Here is a link to the business that license belongs to.

http://www.justriteplumbingservice.com/home.nxg

The phone #s do not jive

Mark


----------



## RollinSoLo (Sep 22, 2009)

there is something fishy going on, 
http://www.tsbpe.state.tx.us/license_registration.asp
you can look up the license number.

but when you look at the website and the cl add, there is no way they match up.


----------



## Redwood (Sep 8, 2008)

http://www.tsbpe.state.tx.us/license_detail.asp?no=M-38198

Reuben is listed but.... something strange....


----------



## ToUtahNow (Jul 19, 2008)

There is a real possibility this is all legit.

Mark


----------



## breid1903 (Feb 8, 2009)

214 goes to www.garciaplumbinginc.com and 972 uses lic# m38198. what heell more do you want? as far as being semi illiterate he would fit right here. myself included. breid.......................:rockon:


----------



## PeckPlumbing (Mar 19, 2011)

PABLO! haha, thanks for the laugh...


----------



## RollinSoLo (Sep 22, 2009)

they learned how to spell leks .

http://dallas.craigslist.org/dal/sks/2385522038.html


----------



## slowforthecones (Apr 20, 2009)

What does pablo, hack and garcia plumbing have as a common nickname?

a-m-i-g-o


----------



## ToUtahNow (Jul 19, 2008)

Perhaps the tittle should be changed to "Reuben, the Licensed Plumber".

Mark


----------



## slowforthecones (Apr 20, 2009)

ToUtahNow said:


> Perhaps the tittle should be changed to "Reuben, the Licensed Plumber".
> 
> Mark


 Perhaps... Reuben the rice paper license holder that acquired it by the way of fraud.


----------



## breid1903 (Feb 8, 2009)

racism. breid...................:rockon:


----------



## Chauncey (Dec 18, 2008)

*Pablo in New York*

The trades winds must have blown Pablo north of the Mason Dixon line. Because he is here in New York and stopped by BLowes to get his CCST to cob this job together. The government says the terrorist threat is increasing, the whole place is a time bomb just waiting to go BOOM. This sh*t is domestic terrorism caused by corporate greed.


----------



## SlickRick (Sep 3, 2009)

I try to do my part. My coveralls.




[URL="







[/URL]


----------



## tungsten plumb (Apr 15, 2010)

Chauncey said:


> The trades winds must have blown Pablo north of the Mason Dixon line. Because he is here in New York and stopped by BLowes to get his CCST to cob this job together. The government says the terrorist threat is increasing, the whole place is a time bomb just waiting to go BOOM. This sh*t is domestic terrorism caused by corporate greed.

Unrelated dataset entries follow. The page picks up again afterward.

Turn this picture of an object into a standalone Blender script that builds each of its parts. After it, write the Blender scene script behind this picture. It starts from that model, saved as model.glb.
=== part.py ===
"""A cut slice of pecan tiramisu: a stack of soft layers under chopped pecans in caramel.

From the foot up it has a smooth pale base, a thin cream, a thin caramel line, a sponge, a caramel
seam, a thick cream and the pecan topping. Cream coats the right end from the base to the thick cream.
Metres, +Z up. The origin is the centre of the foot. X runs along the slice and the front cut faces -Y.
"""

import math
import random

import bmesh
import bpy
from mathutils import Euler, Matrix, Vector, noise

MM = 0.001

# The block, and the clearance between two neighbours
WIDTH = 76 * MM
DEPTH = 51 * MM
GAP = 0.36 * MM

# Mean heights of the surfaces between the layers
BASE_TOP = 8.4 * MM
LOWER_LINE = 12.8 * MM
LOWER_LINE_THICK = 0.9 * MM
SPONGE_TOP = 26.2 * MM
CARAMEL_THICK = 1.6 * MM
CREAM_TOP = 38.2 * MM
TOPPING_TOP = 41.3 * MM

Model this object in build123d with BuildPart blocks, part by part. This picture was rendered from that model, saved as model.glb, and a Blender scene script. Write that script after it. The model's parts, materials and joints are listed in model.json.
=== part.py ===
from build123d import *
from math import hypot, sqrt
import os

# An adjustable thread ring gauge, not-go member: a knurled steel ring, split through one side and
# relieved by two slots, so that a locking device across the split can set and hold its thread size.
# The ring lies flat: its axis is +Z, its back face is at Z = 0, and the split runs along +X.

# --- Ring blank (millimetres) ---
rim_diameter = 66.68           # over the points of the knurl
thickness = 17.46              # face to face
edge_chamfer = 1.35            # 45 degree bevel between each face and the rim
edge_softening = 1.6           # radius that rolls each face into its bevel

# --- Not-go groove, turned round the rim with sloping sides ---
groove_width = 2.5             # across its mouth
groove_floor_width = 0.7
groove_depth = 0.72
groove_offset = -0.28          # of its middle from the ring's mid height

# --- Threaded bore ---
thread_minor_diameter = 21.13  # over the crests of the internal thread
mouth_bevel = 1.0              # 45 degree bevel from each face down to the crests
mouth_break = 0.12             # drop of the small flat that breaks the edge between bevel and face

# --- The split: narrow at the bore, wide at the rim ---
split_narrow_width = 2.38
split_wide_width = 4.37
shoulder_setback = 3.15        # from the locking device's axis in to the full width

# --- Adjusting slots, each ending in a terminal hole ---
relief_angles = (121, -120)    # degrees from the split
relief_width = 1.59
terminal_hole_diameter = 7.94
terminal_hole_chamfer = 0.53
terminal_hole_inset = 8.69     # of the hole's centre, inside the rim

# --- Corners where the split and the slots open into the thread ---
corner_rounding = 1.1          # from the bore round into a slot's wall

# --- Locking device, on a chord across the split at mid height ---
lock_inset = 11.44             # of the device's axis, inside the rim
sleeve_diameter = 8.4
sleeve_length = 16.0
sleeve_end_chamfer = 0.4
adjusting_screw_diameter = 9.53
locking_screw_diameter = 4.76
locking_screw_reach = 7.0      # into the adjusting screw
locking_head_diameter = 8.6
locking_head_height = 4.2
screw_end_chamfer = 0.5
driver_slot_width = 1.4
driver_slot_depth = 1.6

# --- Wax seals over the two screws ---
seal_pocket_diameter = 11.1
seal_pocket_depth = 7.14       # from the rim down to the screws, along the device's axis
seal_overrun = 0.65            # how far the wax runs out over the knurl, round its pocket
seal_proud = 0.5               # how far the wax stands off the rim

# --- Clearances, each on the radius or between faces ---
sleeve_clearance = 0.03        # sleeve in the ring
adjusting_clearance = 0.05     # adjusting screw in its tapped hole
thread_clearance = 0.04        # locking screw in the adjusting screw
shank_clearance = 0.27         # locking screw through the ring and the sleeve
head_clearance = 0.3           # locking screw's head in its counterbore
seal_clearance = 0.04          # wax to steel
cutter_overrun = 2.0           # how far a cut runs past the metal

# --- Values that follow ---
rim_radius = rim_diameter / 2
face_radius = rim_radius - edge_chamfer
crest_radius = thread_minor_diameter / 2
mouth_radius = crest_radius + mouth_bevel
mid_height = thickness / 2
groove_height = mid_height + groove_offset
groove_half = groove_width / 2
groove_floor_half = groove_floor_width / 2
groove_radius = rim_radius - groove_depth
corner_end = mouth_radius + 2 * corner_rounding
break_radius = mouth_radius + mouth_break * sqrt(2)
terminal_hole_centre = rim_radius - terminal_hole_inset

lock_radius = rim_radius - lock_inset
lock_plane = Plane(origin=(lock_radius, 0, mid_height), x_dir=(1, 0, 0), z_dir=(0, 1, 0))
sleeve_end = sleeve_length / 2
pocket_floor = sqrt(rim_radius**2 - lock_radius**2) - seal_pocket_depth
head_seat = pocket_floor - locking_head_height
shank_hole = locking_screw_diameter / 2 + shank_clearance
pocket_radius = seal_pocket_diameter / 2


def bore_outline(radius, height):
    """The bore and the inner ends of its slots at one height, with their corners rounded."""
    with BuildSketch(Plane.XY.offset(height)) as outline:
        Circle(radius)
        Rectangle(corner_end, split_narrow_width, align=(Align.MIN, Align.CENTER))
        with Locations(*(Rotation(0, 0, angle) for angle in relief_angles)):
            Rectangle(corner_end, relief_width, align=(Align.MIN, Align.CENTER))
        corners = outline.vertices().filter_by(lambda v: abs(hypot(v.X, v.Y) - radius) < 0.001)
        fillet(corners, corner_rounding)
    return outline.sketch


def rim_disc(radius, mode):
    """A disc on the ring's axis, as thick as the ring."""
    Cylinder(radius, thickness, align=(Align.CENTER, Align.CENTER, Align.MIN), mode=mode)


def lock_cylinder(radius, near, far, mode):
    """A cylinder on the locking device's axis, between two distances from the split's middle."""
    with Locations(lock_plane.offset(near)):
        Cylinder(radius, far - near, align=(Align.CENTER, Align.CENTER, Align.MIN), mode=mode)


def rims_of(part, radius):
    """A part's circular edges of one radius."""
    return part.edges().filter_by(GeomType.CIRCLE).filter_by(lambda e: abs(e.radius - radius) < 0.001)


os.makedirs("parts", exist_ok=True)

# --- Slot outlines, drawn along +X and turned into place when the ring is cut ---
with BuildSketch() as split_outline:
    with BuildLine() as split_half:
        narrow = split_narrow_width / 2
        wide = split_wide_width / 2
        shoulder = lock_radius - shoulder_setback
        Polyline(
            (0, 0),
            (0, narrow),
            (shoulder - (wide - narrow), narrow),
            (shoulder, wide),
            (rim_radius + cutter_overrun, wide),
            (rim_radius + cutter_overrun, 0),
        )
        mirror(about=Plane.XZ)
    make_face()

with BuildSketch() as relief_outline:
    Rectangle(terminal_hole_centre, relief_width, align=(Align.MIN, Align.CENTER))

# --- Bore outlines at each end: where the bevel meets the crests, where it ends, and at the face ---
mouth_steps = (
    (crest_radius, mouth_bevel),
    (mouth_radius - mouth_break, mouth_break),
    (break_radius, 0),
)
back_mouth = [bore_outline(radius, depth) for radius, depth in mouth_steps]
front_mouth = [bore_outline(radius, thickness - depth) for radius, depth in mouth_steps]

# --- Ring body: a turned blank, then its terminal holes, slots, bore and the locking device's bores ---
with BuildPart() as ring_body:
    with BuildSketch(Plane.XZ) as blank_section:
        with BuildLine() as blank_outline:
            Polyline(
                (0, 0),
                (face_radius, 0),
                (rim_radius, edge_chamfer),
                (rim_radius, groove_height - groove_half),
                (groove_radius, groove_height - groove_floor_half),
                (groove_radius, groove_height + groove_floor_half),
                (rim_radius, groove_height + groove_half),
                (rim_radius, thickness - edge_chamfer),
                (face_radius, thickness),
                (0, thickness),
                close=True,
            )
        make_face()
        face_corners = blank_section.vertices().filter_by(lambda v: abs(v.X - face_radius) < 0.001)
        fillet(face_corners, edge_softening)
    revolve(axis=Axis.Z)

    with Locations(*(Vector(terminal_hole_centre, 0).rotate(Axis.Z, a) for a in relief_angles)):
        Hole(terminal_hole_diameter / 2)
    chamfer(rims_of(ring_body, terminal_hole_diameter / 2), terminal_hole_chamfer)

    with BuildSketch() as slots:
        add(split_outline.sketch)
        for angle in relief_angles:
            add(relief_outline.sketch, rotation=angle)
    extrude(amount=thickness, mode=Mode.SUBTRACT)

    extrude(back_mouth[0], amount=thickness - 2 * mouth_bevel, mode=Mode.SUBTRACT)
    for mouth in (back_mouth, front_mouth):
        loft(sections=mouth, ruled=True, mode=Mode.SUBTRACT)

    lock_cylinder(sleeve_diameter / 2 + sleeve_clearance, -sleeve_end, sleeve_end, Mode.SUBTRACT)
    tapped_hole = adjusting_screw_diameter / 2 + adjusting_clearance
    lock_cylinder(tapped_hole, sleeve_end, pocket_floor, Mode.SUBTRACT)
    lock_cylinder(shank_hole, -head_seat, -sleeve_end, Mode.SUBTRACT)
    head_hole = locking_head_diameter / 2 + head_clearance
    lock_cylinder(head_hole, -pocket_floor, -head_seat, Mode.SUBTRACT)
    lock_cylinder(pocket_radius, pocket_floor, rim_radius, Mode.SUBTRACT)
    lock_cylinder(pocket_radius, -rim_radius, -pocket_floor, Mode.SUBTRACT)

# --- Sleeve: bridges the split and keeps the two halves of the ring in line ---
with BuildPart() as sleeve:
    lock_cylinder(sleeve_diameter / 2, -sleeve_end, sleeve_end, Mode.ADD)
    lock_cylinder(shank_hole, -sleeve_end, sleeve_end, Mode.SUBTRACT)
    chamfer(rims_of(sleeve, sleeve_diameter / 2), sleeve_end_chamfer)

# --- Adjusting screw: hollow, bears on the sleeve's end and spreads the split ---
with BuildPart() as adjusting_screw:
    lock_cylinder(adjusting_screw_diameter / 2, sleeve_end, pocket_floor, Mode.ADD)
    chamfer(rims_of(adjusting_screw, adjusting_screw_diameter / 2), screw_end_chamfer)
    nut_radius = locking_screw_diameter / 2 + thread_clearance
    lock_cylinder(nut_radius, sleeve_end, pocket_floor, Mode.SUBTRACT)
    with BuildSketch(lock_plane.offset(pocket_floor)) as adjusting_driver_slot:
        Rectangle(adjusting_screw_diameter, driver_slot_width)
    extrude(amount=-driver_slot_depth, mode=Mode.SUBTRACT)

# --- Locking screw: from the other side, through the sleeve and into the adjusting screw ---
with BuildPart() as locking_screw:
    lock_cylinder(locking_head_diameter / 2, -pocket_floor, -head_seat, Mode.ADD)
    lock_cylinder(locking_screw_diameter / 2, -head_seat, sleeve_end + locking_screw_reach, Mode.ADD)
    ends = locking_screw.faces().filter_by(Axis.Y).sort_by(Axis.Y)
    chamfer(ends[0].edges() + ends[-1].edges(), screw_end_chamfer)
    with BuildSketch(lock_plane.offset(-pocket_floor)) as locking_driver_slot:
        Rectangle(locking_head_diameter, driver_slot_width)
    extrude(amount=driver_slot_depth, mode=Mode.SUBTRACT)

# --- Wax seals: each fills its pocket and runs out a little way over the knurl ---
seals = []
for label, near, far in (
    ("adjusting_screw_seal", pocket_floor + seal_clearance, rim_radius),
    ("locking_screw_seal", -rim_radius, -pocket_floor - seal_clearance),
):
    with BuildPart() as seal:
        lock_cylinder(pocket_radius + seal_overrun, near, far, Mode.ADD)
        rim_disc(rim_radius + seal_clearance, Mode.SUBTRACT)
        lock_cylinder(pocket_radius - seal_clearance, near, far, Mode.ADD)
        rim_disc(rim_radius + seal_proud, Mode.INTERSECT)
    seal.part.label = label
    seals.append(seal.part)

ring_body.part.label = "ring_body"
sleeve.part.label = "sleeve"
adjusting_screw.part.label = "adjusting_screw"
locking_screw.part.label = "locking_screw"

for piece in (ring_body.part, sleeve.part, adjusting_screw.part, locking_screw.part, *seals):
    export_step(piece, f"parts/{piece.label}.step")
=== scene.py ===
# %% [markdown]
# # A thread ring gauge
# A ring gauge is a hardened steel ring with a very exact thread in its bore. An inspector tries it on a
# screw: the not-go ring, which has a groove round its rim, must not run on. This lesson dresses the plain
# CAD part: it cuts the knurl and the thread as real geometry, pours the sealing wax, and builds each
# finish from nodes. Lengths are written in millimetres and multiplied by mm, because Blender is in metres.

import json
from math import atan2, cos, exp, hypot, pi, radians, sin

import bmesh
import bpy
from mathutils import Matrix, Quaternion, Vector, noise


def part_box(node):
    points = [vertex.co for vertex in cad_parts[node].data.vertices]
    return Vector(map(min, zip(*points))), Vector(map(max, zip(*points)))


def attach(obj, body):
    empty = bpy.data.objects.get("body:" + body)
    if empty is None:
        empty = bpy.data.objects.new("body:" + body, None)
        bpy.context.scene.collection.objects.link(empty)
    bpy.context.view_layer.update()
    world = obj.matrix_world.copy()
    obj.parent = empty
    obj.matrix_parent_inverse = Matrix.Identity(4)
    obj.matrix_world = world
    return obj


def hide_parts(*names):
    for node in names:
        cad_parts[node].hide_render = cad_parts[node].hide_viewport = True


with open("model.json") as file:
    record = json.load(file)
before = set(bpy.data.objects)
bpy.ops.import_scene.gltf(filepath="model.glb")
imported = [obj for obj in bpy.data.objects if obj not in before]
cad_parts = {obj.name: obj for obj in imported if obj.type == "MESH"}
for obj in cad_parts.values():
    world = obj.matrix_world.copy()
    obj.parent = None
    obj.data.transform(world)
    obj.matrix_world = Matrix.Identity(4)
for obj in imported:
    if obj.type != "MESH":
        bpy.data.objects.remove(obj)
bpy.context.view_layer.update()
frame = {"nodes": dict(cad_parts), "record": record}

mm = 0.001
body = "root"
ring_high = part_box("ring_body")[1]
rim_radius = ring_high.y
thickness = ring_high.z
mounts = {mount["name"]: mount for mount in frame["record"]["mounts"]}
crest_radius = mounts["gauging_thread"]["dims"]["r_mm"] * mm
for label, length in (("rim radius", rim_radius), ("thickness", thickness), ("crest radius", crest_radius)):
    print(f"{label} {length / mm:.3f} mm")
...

That doesnt look very safe :no:


----------



## retired rooter (Dec 31, 2008)

rollinsolo said:


> well only skilled plumbers can repair slap leks the write way .


 amen


----------



## Txmasterplumber (Oct 2, 2010)

Texas law states, can only be "registered master plumber" to one plumbing co.
Maybe a call to the State Board is in order.....


----------



## slowforthecones (Apr 20, 2009)

Like I said. illegal resident alient, amigo, illegal activity. they all have have that common demominator.


----------



## robwilliams (May 6, 2011)

I want to know, what's up with Hot Water Heaters $1? Is this guy selling them for a $1 or repairing them for a $1?


----------



## Redwood (Sep 8, 2008)

robwilliams said:


> I want to know, what's up with Hot Water Heaters $1? Is this guy selling them for a $1 or repairing them for a $1?


Thats a foot in the door loss leader...

By the time he leaves he's repiped the supply and drain pipes...
Replaced the furnace...
Cleaned up the water damage..

And he's got the tab run up to $20K with a Trust Deed on the house.... :laughing:


----------